L’origine de la diversification  des fautes non-intentionnelles

Si le droit pénal pose le principe selon lequel tout délit ou crime doit être intentionnel, elle crée néanmoins des infractions non intentionnelles qui reposent toutes sur la notion de mise en danger d'autrui. A l'analyse des éléments matériels (analyse de la faute, de la gravité du risque) il est demandé au juge de prendre en considération un élément subjectif concernant l'état de conscience de l'auteur de l'infraction.

L’article 121-3 du Code pénal rappelle dans son alinéa premier le principe selon lequel « il n’y a point de crime ou de délit sans intention de le commettre ». C’est pourtant dans ce même article que sont définies les fautes non-intentionnelles depuis la loi du 12 juillet 1992 instaurant le Nouveau Code pénal, article qui a été cependant modifié et complété par la loi du 13 mai 1996 relative à la responsabilité pénale pour des faits d’imprudence ou de négligence et par la loi du 10 juillet 2000 tendant à préciser la définition des délits non-intentionnels. Cette dernière a eu des conséquences très importantes sur la diversification et la gradation des fautes non-intentionnelles et de ce fait sur la répression, en revenant notamment sur le concept traditionnel des fautes pénales et civiles et en élevant le degré de gravité de la faute par la création de la notion de faute caractérisée. Comment cette gradation se manifeste-t-elle ? Sur la base de quel critère ? Quelle conséquence cela a-t-il sur la sanction ?

La loi du 10 juillet 2000 répond au malaise de certains fonctionnaires et élus locaux face à l’augmentation inquiétante du nombre de mise en examen pour des délits non-intentionnels dans l’exécution de leur mission. En effet, avec la multiplication des risques et des accidents liés à la Révolution industrielle, l’opinion publique n’accepte plus la fatalité. Elle cherche donc par tout moyen un responsable.

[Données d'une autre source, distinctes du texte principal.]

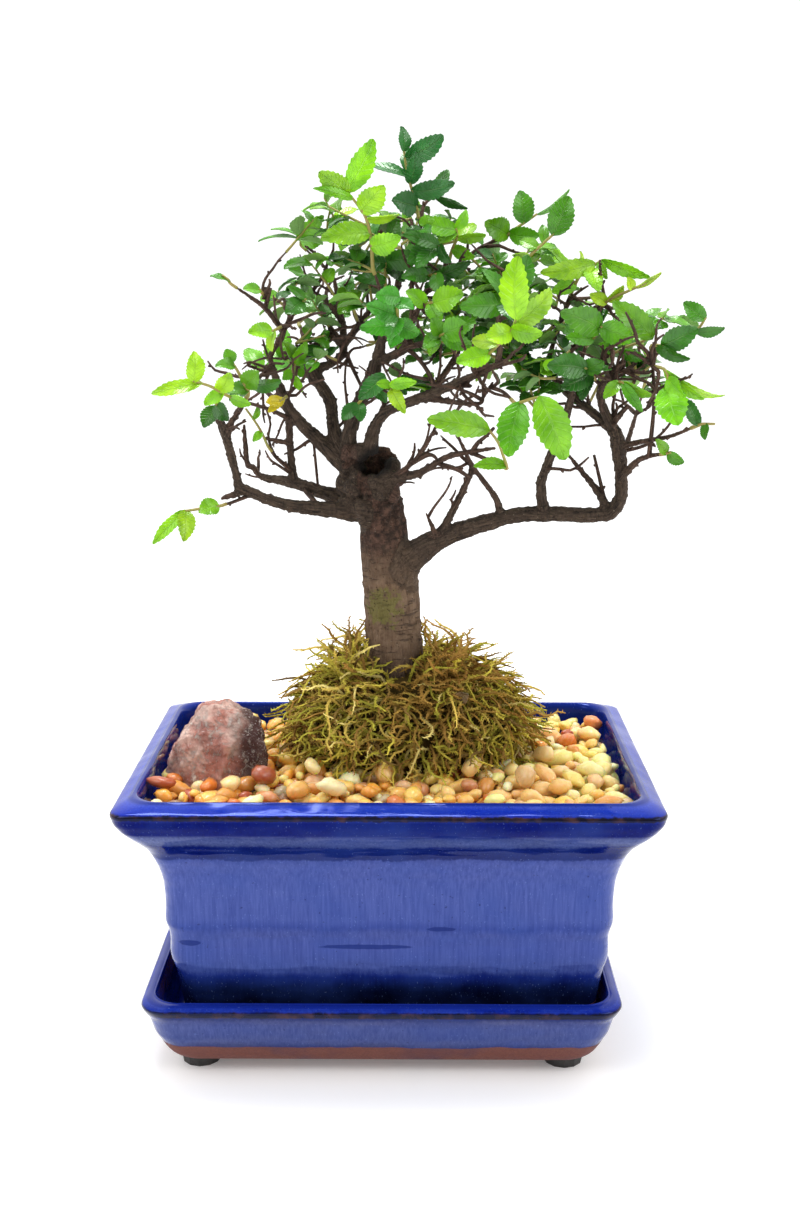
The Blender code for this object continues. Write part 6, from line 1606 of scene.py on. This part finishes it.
wood_colour = bark.mix(near_cut, wood_colour, bark.mix(cracks, (0.016, 0.008, 0.006), (0.115, 0.058, 0.040)))
foot_dark = bark.ramp(height, [(111, 1.0), (124, 0.0)], top=200.0)
wood_colour = bark.mix(bark.sum("MULTIPLY", foot_dark, 0.5), wood_colour, (0.05, 0.032, 0.022))
lichen = bark.sum("DIVIDE", bark.distance(383, 608, 0.0), 17.0)
lichen = bark.sum("ADD", lichen, bark.sum("MULTIPLY", bark.noise(0.45, 5.0, 0.75), 1.3))
lichen = bark.ramp(lichen, [(0.92, 0.8), (1.0, 0.0)])
wood_colour = bark.mix(lichen, wood_colour, (0.165, 0.150, 0.040))
specks = bark.ramp(bark.noise(1.1, 2.0), [(0.66, 0.0), (0.70, 0.8)])
wood_colour = bark.mix(specks, wood_colour, (0.035, 0.022, 0.015))
crumbs = bark.ramp(bark.noise(1.6, 2.0, 0.5, (5, 1, 3)), [(0.70, 0.0), (0.74, 0.6)])
wood_colour = bark.mix(crumbs, wood_colour, (0.34, 0.28, 0.21))
# Painted near black inside the hollow: its rotten wood, and painted shade in the recess.
rot_and_hollow_shade = bark.ramp(bark.distance(376, 463, 6.0), [(5, 0.92), (7, 0.0)], top=10.0)
wood_colour = bark.mix(rot_and_hollow_shade, wood_colour, (0.006, 0.004, 0.003))
bark.put(bark.shader, {"Base Color": wood_colour, "Roughness": 0.85})
grooves = bark.sum("MULTIPLY", bark.ramp(cross_rings, [(0.58, 0.0), (0.66, 1.0)]), 0.5)
relief = bark.sum("SUBTRACT", bark.sum("ADD", fibres, mottle), grooves)
bark.bump(bark.sum("SUBTRACT", relief, bark.sum("MULTIPLY", specks, 0.5)), 0.8)
finish_piece("elm_wood", wood_mesh, [bark.material], ["wood"])
finish_piece("bare_twigs", bare_mesh, [bark.material], [])

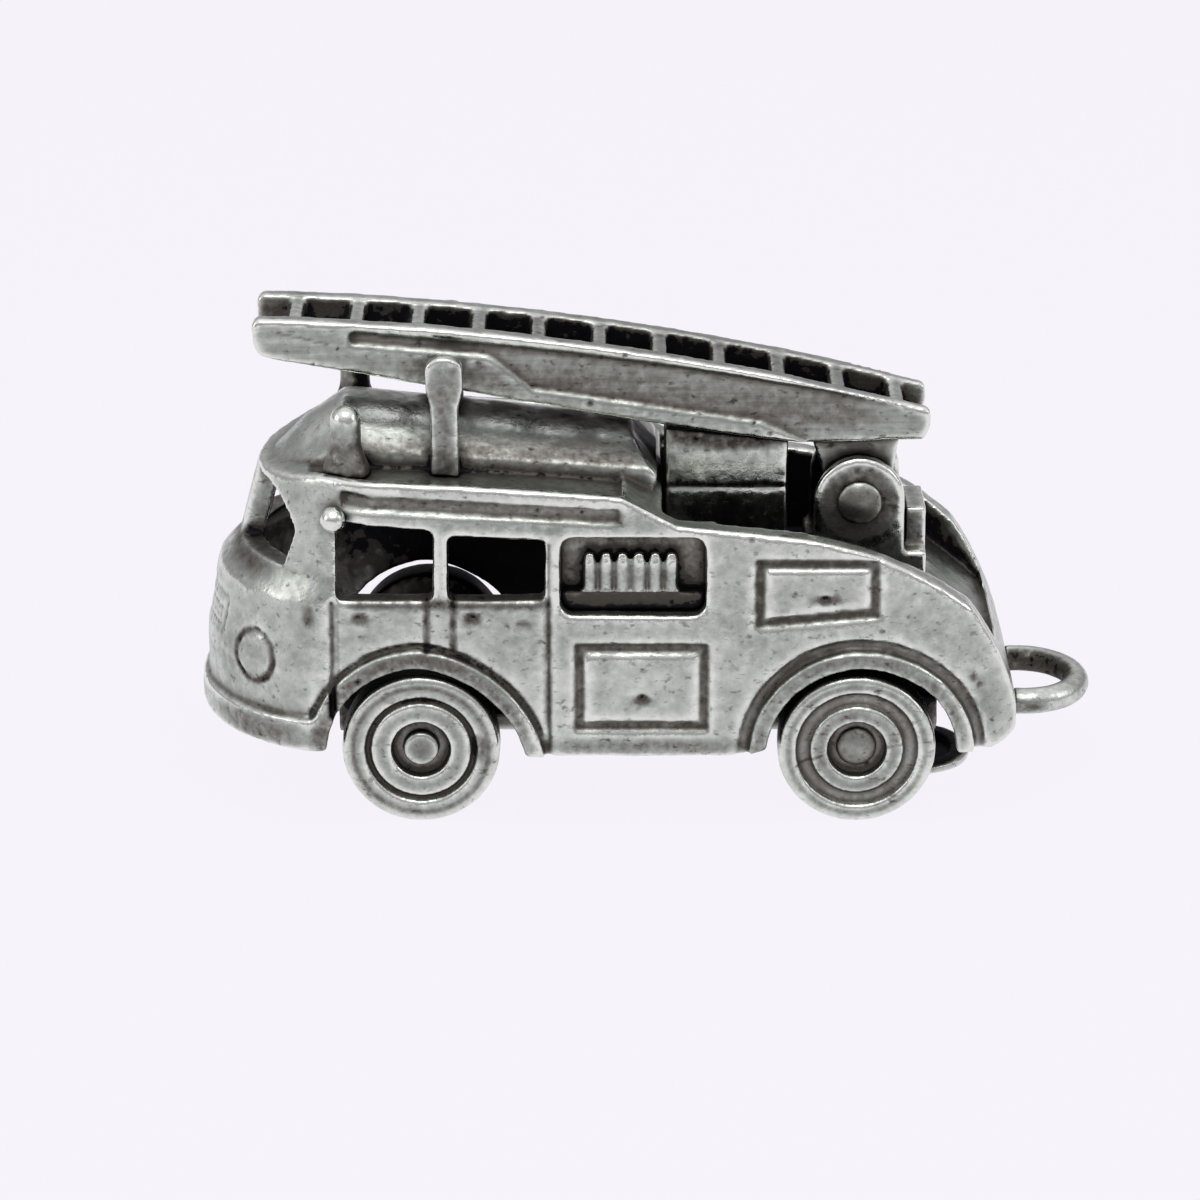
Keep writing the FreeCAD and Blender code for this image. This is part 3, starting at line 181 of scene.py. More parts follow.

    # Recess and cover: rays that meet the charm near by and further off; the far count also paints
    # shade
    around = add(tree, "GeometryNodeObjectInfo", {"Object": given["Surroundings"]})
    turn_in = tree.nodes.new("GeometryNodeRepeatInput")
    turn_out = tree.nodes.new("GeometryNodeRepeatOutput")
    turn_in.pair_with_output(turn_out)
    turn_out.repeat_items.clear()
    turn_out.repeat_items.new("VECTOR", "near and far")
    tree.links.new(given["Rays"], turn_in.inputs["Iterations"])
    turn_in.inputs["near and far"].default_value = (0, 0, 0)
    scatter = add(tree, "FunctionNodeRandomValue", {
        "Min": (-1, -1, -1), "Max": (1, 1, 1),
        "Seed": sums("ADD", turn_in.outputs["Iteration"], given["Seed"])}, data_type="FLOAT_VECTOR")
    unit = vector_sums("NORMALIZE", scatter.outputs[0])
    aim = vector_sums("ADD", normal, unit.outputs[0])
    lift = add(tree, "ShaderNodeVectorMath", {0: normal, "Scale": RAY_LIFT}, operation="SCALE")
    start = vector_sums("ADD", position, lift.outputs[0])
    ray = add(tree, "GeometryNodeRaycast", {
        "Target Geometry": around.outputs["Geometry"], "Source Position": start.outputs[0],
        "Ray Direction": aim.outputs[0], "Ray Length": given["Far Reach"]})
    near = sums("MAXIMUM", 0.0, sums("SUBTRACT", 1.0, sums(
        "DIVIDE", ray.outputs["Hit Distance"], given["Near Reach"])))
    both = add(tree, "ShaderNodeCombineXYZ", {
        0: sums("MULTIPLY", near, ray.outputs["Is Hit"]), 1: ray.outputs["Is Hit"]})
    total = vector_sums("ADD", turn_in.outputs["near and far"], both.outputs[0])
    tree.links.new(total.outputs[0], turn_out.inputs["near and far"])
    kept = tree.nodes.new("GeometryNodeCaptureAttribute")
    kept.capture_items.new("VECTOR", "closeness")
    tree.links.new(worn.outputs[0], kept.inputs["Geometry"])
    tree.links.new(turn_out.outputs["near and far"], kept.inputs["closeness"])
    parts = add(tree, "ShaderNodeSeparateXYZ", {0: kept.outputs["closeness"]})
    marked = kept
    for part, name in ((0, "recess"), (1, "shelter")):
        mean = sums("DIVIDE", parts.outputs[part], given["Rays"])
        even = add(tree, "GeometryNodeBlurAttribute", {
            "Value": mean, "Iterations": 3}, data_type="FLOAT")
        marked = add(tree, "GeometryNodeStoreNamedAttribute", {
            "Geometry": marked.outputs[0], "Name": name, "Value": even.outputs[0]},
            data_type="FLOAT", domain="POINT")

    smooth = add(tree, "GeometryNodeSetShadeSmooth", {"Geometry": marked.outputs[0]})
    real = add(tree, "GeometryNodeRealizeInstances", {"Geometry": smooth.outputs[0]})
    finished = add(tree, "GeometryNodeSetMaterial", {
        "Geometry": real.outputs[0], "Material": given["Finish"]})
    add(tree, "NodeGroupOutput", {"Geometry": finished.outputs[0]})
    return tree


def set_inputs(modifier, values):
    """Set a Geometry Nodes modifier's inputs by their sockets' identifiers."""
    for item in modifier.node_group.interface.items_tree:
        if item.in_out == "INPUT" and item.name in values:
            modifier[item.identifier] = values[item.name]


def surroundings():
    """One mesh of the whole charm at rest, for the rays to meet."""
    item = bpy.data.objects.get("charm_surroundings")
    if item is None:
        whole = bmesh.new()
        for node in frame["nodes"].values():
            whole.from_mesh(node.data)
        mesh = bpy.data.meshes.new("charm_surroundings")
        whole.to_mesh(mesh)
        whole.free()
        item = bpy.data.objects.new("charm_surroundings", mesh)
        bpy.context.scene.collection.objects.link(item)
    return item


def baked(item, name):
    """The evaluated mesh of an object, as a plain mesh."""
    graph = bpy.context.evaluated_depsgraph_get()
    mesh = bpy.data.meshes.new_from_object(
        item.evaluated_get(graph), preserve_all_data_layers=True, depsgraph=graph)
    mesh.name = name
    return mesh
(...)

Tout en supprimant la responsabilité pénale des personnes physiques, auteurs indirects d’une faute d’imprudence ordinaire, la loi a créée la faute d’imprudence caractérisée pour pouvoir engager la responsabilité  pénale dans certains cas de causalité indirecte. Toutefois, la loi du 10 juillet 2000 a restreint son champ d’application en ne faisant pas bénéficier de la nouvelle disposition les personnes morales. Ainsi, il suffit d’une faute d’imprudence ordinaire pour engager la responsabilité des personnes morales, qu’elles soient auteurs directs ou indirects.

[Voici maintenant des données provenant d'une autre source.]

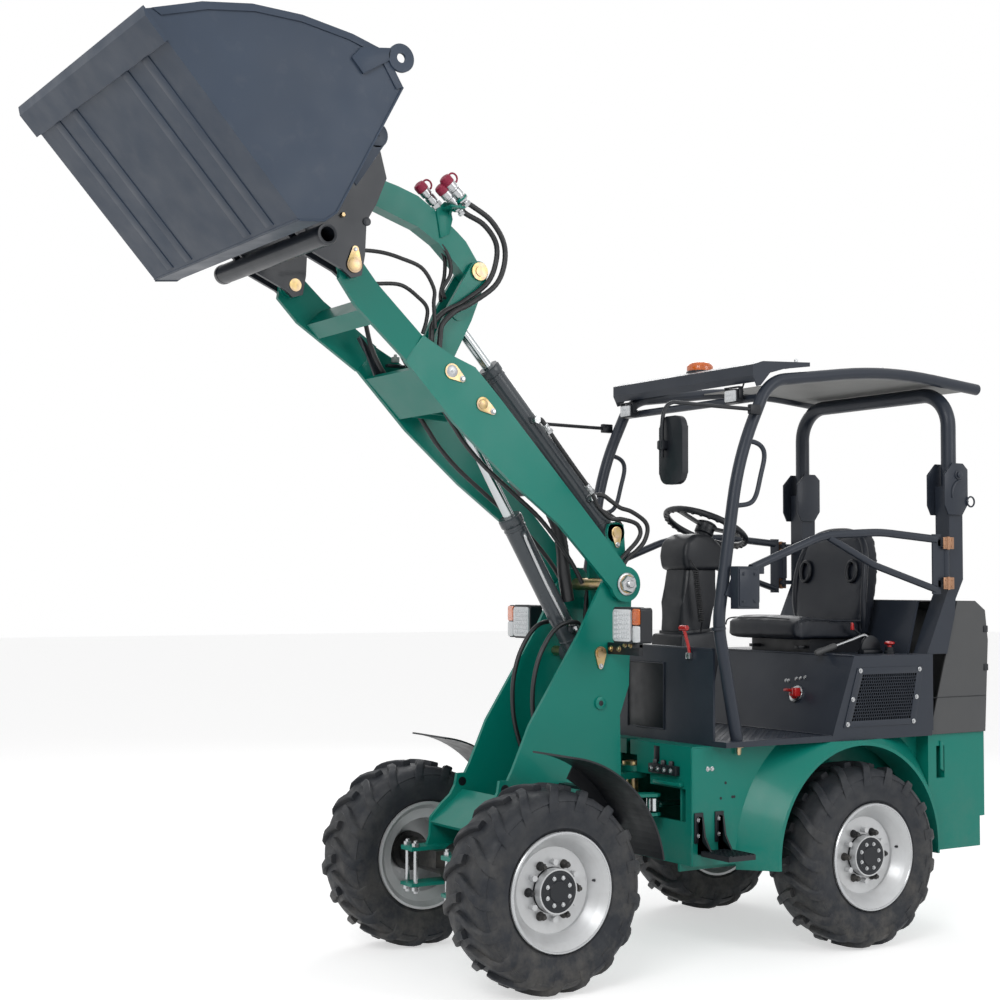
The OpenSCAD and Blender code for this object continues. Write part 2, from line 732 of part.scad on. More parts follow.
module quick_hitch() {
    color(slate) centred() curled() difference() {
        union() {
            both() {
                slab(272, 288) polygon([[30, -40], [48, 0], [0, 61], [-88, 147], [-114, 226],
                    [-160, 322], [-250, 367], [-395, 350], [-224, -110], [-130, -100], [-20, -50]]);
                slab(204, 220) polygon([[30, -40], [48, 0], [0, 61], [-88, 147], [-250, 147],
                    [-224, -110], [-130, -100], [-20, -50]]);
                slab(40, 56) polygon([[-190, 330], [-240, 367], [-395, 350], [-300, 120], [-200, 250]]);
                pin_x(56, 66, HITCH_LOCAL, 30);
            }
            pin_x(-461, 461, [-173, -103], 38);
            slab(-280, 280) polygon([[-235, 145], [-315, 145], [-311, 132], [-235, 132]]);
        }
        pin_x(-300, 300, [0, 0], BOOM_R + 0.05);
        pin_x(-470, 470, [-173, -103], 27);
    }
}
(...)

Depuis une jurisprudence de la Cour de cassation du 18 décembre 1912, c’est le principe de l’identité des fautes civiles et pénales qui est retenu, à savoir qu’il ne peut y avoir de répression civile que s’il y a répression pénale. Cela conduisait donc les juridictions pénales à retenir des fautes normalement trop légères pour justifier une condamnation pénale, afin d’obtenir réparation au civil, et inversement à ne pas sanctionner une faute légère au pénal et de ce fait les victimes n’obtenaient pas d’indemnisation au civil. Ainsi, en exigeant une faute d’imprudence qualifiée (faute délibérée ou faute caractérisée), en cas de causalité indirecte, la loi du 10 juillet 2000 a retenu un système dualiste.

Le législateur n’a pas souhaité laisser de côté des fautes graves bien qu’elles ne soient pas intentionnelles. Ainsi, il a créé les fautes dites qualifiées, c’est-à-dire la faute caractérisée (article 121-3 alinéa 4 du Code pénal) et la faute de mise en danger délibérée d’autrui (article 223-1 du Code pénal). En effet, la loi  sanctionne par la faute caractérisée un comportement grave voire inacceptable qui n’était pas réprimé antérieurement. Ce n’est cependant pas une faute inexcusable au sens du droit du travail : il convient de ne pas les confondre. Quant à la mise en danger délibérée d’autrui, elle sanctionne un comportement risqué pour autrui et ce, même en l’absence d’un quelconque résultat dommageable.

L’article 121-3 alinéa 1 du Code pénal signifie que l’intention est indifférente en matière contraventionnelle. Par principe, il peut y avoir faute contraventionnelle avec ou sans avoir eu l’intention de la commettre. La faute contraventionnelle consiste en la simple inobservation d’une prescription légale ou réglementaire qui ne suppose ni intention de violer la loi pénale ni même imprudence ou négligence. Elle est en effet constituée dès que le fait réprimé par la loi est commis. La doctrine parle donc d’infractions matérielles.

La gradation des fautes non-intentionnelles à l’origine de l'existence d'une faute pénale

Sous le bénéfice de la loi du 10 juillet 2000, il convient d'examiner, les nouvelles conditions de mise en oeuvre de la responsabilité pénale en matière d'infractions non intentionnelles.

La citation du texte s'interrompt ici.